Once he was there, the college of Cameron's dreams turned out to be less the college environment he expected.
"[Basketball in L.A.] was more entertainment," Dollar said. "L.A.'s a different scene. It was like being on Broadway; if we did well, they cheered, but if we did bad, we got booed."
Yet the Bruins made sure they gave their fans quite a show and didn't leave them any room for booing when they won the National Championship. Dollar was only a sophomore at the time when the most memorable moment of his collegiate career took place.
"It was a blast," Dollar said. "From the inside, it made the whole season come together. It was nothing but great feelings, and it brought everything we had done all season under one umbrella."
From the outside, Dollar said they lived the life of rock stars. They appeared on the Jay Leno Show and made speeches around the country. While Cameron admits he is not the type of guy to get caught up in the glamour of things, the popularity that came with being a national champion was hard to ignore.

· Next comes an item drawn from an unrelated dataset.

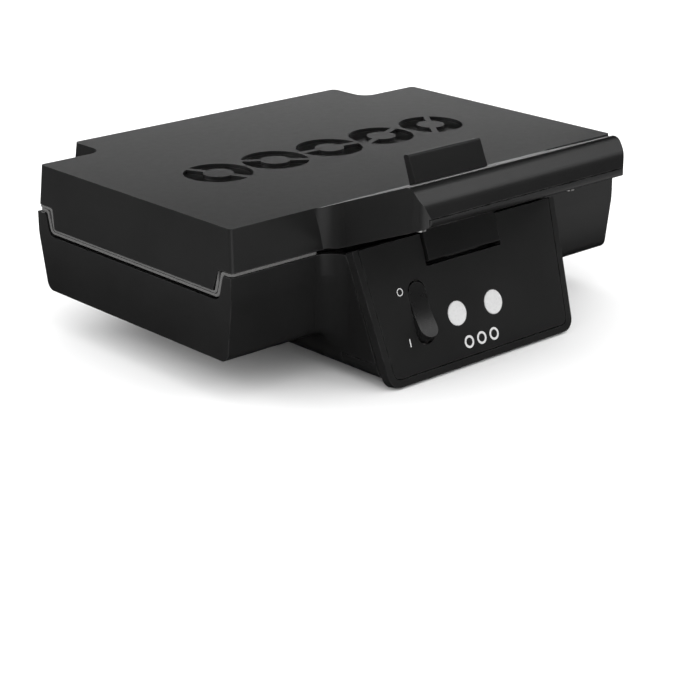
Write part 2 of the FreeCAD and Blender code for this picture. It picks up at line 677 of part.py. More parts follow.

With everything going on in Cameron's life at this point, Seattle would have been the last thing to cross his mind. Even when he played the Huskies as a Bruin, he didn't take them seriously.
"When you win a lot, it's hard not to take certain teams for granted," Dollar said. "And I did that with Washington."
In the eight times Dollar played the Huskies between 1994-97, the Bruins beat them every time. But that doesn't mean it wasn't close. In 1996, Dollar launched a shot from the left sideline at half-court as the overtime buzzer sounded to lift the Bruins to a 91-88 victory over the Dawgs at Pauley Pavilion.
Dollar rounded out his career with the Bruins in 1997, where they lost in the Elite Eight of the NCAA tournament. After graduation, he immediately traded in his sneakers for a whistle and took a job at UC Irvine as assistant coach under Pat Douglass.
"It was wonderful," Dollar said of his first coaching experience. "Pat really got me on the right foot and taught me a lot. He taught me about the odds and ends of coaching, what questions to ask and how to deal with people."
A year later, Dollar became the nation's youngest head coach when, at age 22, he took the lead at the Southern California College, now called Vanguard College, in Costa Mesa, Calif.
"I knew that was where I was supposed to be," Dollar said. "It felt so right."
Despite being young, he fell into the head coaching position quickly, and, although only six players returned from the previous season, Dollar led the Vanguards to an 11-22 season and wins over two NAIA Top 25 teams.
"I miss [being head coach] the most," Dollar said. "In hindsight, I never should have left there."
But Dollar did give up his coaching position to pursue another dream, which was to coach at the Division I level. He briefly served as a part-time assistant coach at the University of Georgia in 1999, only to move again to Saint Louis to be reunited with his former assistant coach at UCLA, Romar.
"I always knew I could trust Romar," Dollar said. "I knew he'd be good to work for and good to work with."
Dollar said that little has changed between the coach he used to play for, and the coach he works with now. In 2001, Dollar and Romar began a coaching duo that would last for the next six years. At Saint Louis, Dollar got to see the Huskies get defeated once again, except this time as a coach and not as a player. In his first season with the Billikens, Dollar helped coach a team that beat the Huskies 71-70 in St. Louis.
Whether it was because he felt bad for watching the Huskies get beat all the time, or he thought he would give the dreary weather another try, Cameron followed Romar to the UW, where he now admits he has grown fond of Seattle.
"It's not that bad here now," Dollar said. "It's a big city but still has that element of a town to it, and I like that."
While at Washington, Dollar has played a major role in the Husky basketball program. He has used his experiences as a basketball player to help teach the team but also to allow each player be his own person.
"He's young and was a recent player that we all can relate to," freshman Quincy Pondexter said. "He's really personal and good at recruiting as well."
In his time at Washington, he has helped guide the Huskies to last season's 19-13, back-to-back Sweet Sixteen appearances in 2005 and 2006 and a Pac-10 title and No.1 NCAA tournament seed in 2005.
"He is a great coach," Pondexter said. "He is demanding but really brings out the best in us and brings things out we didn't know we could do. I'm glad to have him on the staff."
As for whether he likes being in the game or behind the game more, Dollar says that's any easy question to answer.
"I definitely like being a coach better," Dollar said. "The whole part of getting the most out of a kid is something only a coach can do, and pushing them to be the best they can be. I like that part."
And as for whether this former UCLA National Champion has any favoritism for his former team over the Huskies?
"Definitely not," Dollar said. "I'm a Husky now; I don't work for the Bruins."